▶ **EXERCISE OBJECTIVE**
The entries below contain a line with "Write part 3" and a line with "Reconstruct the object". Quote exactly those two lines and all lines between them.

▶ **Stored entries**

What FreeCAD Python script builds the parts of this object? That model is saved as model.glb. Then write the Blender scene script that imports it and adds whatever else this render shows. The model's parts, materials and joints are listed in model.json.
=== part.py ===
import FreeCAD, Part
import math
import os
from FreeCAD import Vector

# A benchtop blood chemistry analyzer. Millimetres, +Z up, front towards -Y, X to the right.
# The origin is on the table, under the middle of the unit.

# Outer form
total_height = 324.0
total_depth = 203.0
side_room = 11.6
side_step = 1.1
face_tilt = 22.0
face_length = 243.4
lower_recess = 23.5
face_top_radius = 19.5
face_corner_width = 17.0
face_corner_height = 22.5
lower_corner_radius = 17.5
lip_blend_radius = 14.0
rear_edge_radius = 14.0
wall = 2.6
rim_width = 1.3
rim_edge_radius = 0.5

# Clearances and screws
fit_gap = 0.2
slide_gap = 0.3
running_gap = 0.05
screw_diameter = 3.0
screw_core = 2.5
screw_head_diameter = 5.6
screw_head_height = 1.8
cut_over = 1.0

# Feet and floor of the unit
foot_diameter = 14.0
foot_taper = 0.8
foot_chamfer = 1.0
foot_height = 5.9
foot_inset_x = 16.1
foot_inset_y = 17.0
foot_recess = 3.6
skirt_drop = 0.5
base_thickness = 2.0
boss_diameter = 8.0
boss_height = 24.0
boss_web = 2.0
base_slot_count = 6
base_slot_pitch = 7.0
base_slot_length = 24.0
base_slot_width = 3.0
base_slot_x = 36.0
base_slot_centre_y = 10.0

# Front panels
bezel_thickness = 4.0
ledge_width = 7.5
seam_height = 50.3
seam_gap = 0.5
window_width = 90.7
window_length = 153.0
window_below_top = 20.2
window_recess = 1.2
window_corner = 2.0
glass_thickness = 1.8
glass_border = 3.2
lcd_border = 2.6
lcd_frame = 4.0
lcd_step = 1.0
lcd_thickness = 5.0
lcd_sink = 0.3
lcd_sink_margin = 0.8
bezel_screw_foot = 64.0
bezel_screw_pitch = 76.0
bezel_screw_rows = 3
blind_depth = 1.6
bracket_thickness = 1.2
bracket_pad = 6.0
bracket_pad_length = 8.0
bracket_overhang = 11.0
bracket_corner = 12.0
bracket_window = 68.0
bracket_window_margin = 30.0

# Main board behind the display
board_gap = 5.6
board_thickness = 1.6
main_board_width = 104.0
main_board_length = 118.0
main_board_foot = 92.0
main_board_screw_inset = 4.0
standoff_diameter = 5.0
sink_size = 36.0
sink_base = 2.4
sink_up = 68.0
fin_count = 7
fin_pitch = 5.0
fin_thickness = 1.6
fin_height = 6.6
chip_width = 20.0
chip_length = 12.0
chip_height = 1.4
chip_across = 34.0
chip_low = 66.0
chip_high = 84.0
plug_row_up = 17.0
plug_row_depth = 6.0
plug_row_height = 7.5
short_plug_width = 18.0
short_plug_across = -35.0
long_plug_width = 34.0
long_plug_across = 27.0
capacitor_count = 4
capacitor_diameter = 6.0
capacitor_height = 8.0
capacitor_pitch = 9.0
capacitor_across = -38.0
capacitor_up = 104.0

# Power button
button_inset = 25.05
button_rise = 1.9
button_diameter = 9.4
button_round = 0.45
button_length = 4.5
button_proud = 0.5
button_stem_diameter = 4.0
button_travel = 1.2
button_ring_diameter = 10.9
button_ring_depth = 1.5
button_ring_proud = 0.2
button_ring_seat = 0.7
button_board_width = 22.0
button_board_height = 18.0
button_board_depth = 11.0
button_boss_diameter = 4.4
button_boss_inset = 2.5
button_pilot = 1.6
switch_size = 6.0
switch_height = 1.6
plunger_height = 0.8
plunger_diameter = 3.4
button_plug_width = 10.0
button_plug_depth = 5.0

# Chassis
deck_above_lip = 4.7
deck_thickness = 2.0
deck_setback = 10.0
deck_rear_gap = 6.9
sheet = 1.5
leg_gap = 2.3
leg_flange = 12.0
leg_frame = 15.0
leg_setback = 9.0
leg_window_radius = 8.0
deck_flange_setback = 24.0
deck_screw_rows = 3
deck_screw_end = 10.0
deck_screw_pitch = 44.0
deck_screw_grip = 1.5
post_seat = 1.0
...
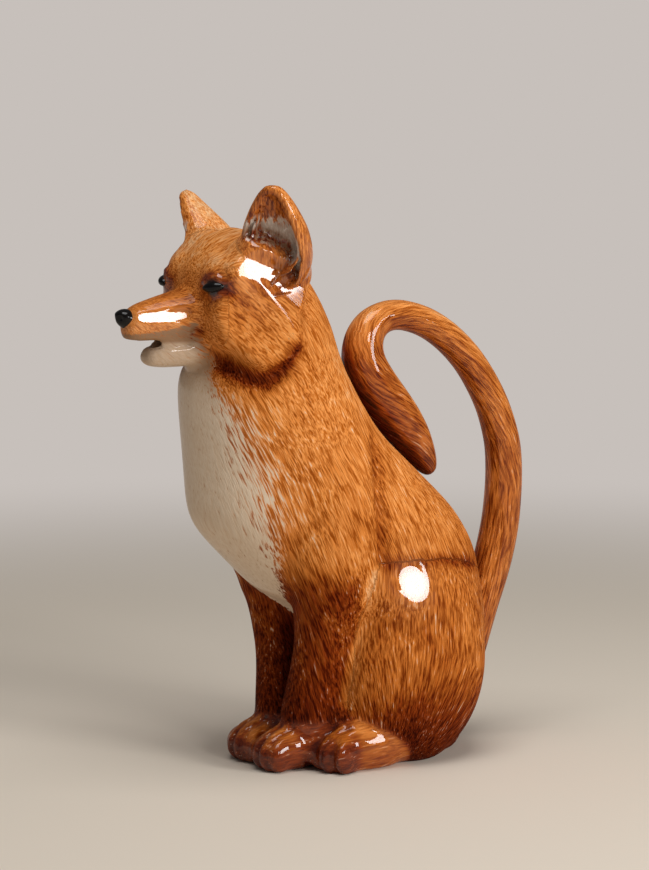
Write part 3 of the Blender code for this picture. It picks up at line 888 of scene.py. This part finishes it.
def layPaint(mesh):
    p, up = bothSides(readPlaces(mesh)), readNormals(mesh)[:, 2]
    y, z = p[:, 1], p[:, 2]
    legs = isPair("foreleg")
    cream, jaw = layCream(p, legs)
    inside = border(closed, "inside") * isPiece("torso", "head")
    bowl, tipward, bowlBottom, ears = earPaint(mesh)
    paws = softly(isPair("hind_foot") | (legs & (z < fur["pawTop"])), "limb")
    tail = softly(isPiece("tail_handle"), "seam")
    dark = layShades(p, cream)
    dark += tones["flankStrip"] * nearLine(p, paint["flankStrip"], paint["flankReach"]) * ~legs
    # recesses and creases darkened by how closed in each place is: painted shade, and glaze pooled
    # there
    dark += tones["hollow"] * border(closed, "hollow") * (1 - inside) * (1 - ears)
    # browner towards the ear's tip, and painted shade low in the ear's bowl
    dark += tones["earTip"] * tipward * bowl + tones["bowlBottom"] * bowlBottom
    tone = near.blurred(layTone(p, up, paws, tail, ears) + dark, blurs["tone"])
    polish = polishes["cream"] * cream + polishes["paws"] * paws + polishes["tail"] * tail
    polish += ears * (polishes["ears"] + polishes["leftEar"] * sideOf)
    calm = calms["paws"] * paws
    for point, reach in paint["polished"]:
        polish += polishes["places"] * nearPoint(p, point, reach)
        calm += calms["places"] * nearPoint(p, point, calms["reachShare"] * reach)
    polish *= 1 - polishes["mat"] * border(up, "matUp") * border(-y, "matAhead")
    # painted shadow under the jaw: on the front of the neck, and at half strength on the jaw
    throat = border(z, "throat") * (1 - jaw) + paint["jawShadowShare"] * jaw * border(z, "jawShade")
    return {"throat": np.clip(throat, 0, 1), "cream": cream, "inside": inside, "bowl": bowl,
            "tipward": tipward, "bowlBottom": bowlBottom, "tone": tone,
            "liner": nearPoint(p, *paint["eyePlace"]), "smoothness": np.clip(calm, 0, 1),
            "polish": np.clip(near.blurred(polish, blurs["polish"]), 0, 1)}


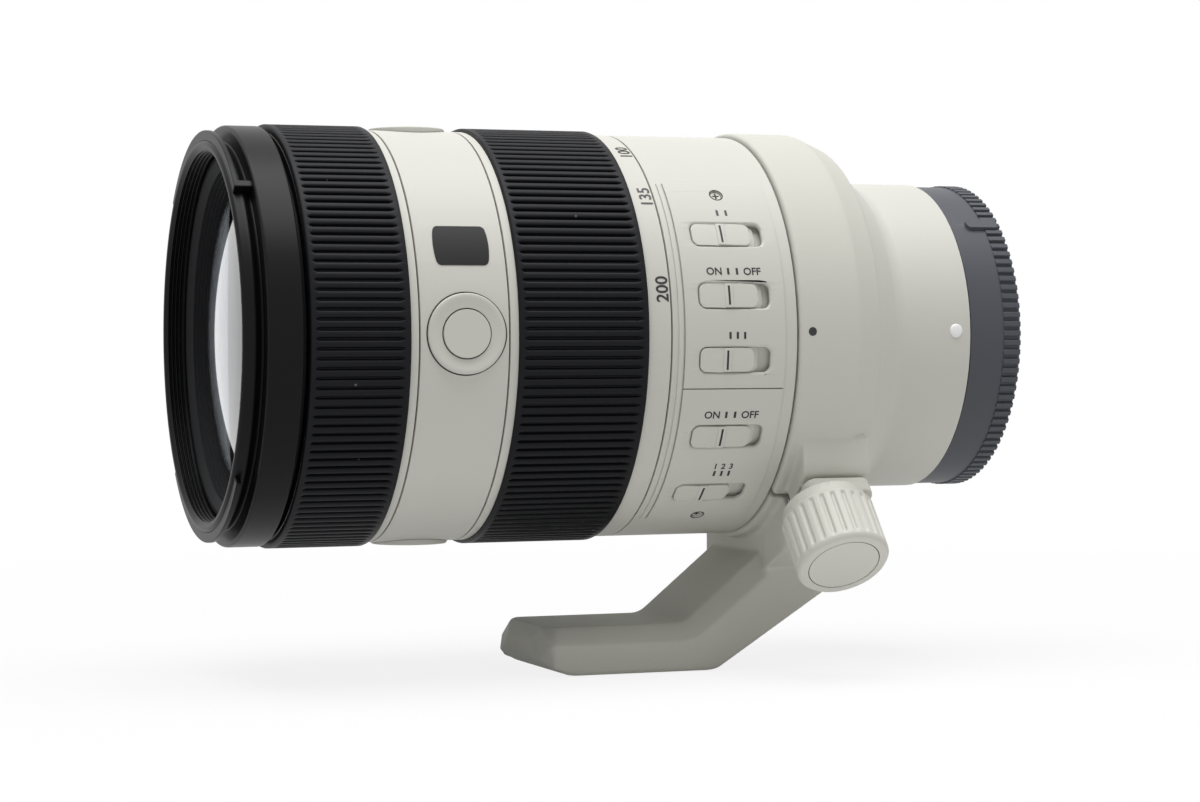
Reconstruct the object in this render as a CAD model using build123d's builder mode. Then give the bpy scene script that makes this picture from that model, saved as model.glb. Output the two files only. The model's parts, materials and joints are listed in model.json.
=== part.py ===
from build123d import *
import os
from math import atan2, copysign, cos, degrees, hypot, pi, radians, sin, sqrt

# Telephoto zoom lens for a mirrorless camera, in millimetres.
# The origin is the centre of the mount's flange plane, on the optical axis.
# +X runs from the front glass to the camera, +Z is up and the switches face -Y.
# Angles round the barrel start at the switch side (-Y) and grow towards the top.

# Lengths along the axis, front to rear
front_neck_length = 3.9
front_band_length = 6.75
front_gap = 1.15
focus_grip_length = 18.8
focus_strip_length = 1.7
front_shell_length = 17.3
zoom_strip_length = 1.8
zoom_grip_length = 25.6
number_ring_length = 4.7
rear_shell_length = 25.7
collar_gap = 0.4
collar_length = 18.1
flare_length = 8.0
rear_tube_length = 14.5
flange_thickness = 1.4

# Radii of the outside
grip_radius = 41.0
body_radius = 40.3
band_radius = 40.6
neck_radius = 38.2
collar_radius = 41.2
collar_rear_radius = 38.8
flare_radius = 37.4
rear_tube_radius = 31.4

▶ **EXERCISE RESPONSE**
Write part 3 of the Blender code for this picture. It picks up at line 888 of scene.py. This part finishes it.
def layPaint(mesh):
    p, up = bothSides(readPlaces(mesh)), readNormals(mesh)[:, 2]
    y, z = p[:, 1], p[:, 2]
    legs = isPair("foreleg")
    cream, jaw = layCream(p, legs)
    inside = border(closed, "inside") * isPiece("torso", "head")
    bowl, tipward, bowlBottom, ears = earPaint(mesh)
    paws = softly(isPair("hind_foot") | (legs & (z < fur["pawTop"])), "limb")
    tail = softly(isPiece("tail_handle"), "seam")
    dark = layShades(p, cream)
    dark += tones["flankStrip"] * nearLine(p, paint["flankStrip"], paint["flankReach"]) * ~legs
    # recesses and creases darkened by how closed in each place is: painted shade, and glaze pooled
    # there
    dark += tones["hollow"] * border(closed, "hollow") * (1 - inside) * (1 - ears)
    # browner towards the ear's tip, and painted shade low in the ear's bowl
    dark += tones["earTip"] * tipward * bowl + tones["bowlBottom"] * bowlBottom
    tone = near.blurred(layTone(p, up, paws, tail, ears) + dark, blurs["tone"])
    polish = polishes["cream"] * cream + polishes["paws"] * paws + polishes["tail"] * tail
    polish += ears * (polishes["ears"] + polishes["leftEar"] * sideOf)
    calm = calms["paws"] * paws
    for point, reach in paint["polished"]:
        polish += polishes["places"] * nearPoint(p, point, reach)
        calm += calms["places"] * nearPoint(p, point, calms["reachShare"] * reach)
    polish *= 1 - polishes["mat"] * border(up, "matUp") * border(-y, "matAhead")
    # painted shadow under the jaw: on the front of the neck, and at half strength on the jaw
    throat = border(z, "throat") * (1 - jaw) + paint["jawShadowShare"] * jaw * border(z, "jawShade")
    return {"throat": np.clip(throat, 0, 1), "cream": cream, "inside": inside, "bowl": bowl,
            "tipward": tipward, "bowlBottom": bowlBottom, "tone": tone,
            "liner": nearPoint(p, *paint["eyePlace"]), "smoothness": np.clip(calm, 0, 1),
            "polish": np.clip(near.blurred(polish, blurs["polish"]), 0, 1)}


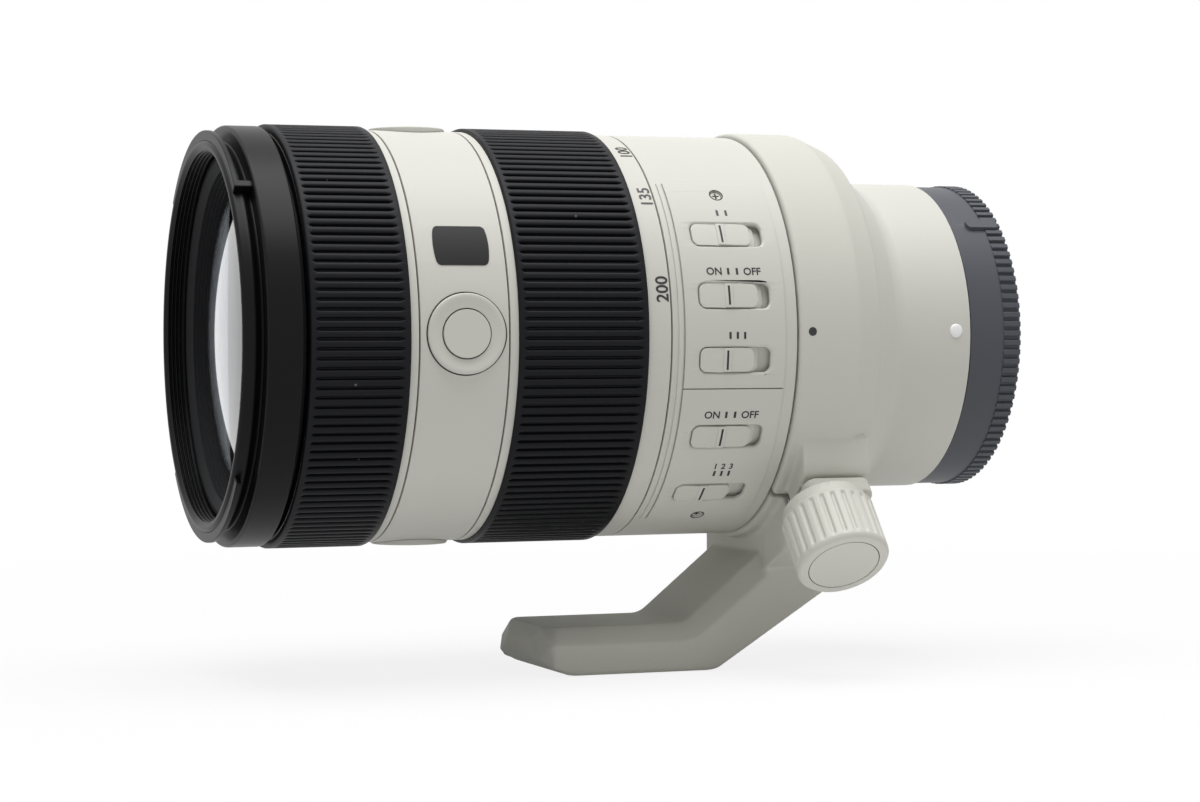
Reconstruct the object in this render as a CAD model using build123d's builder mode. Then give the bpy scene script that makes this picture from that model, saved as model.glb. Output the two files only. The model's parts, materials and joints are listed in model.json.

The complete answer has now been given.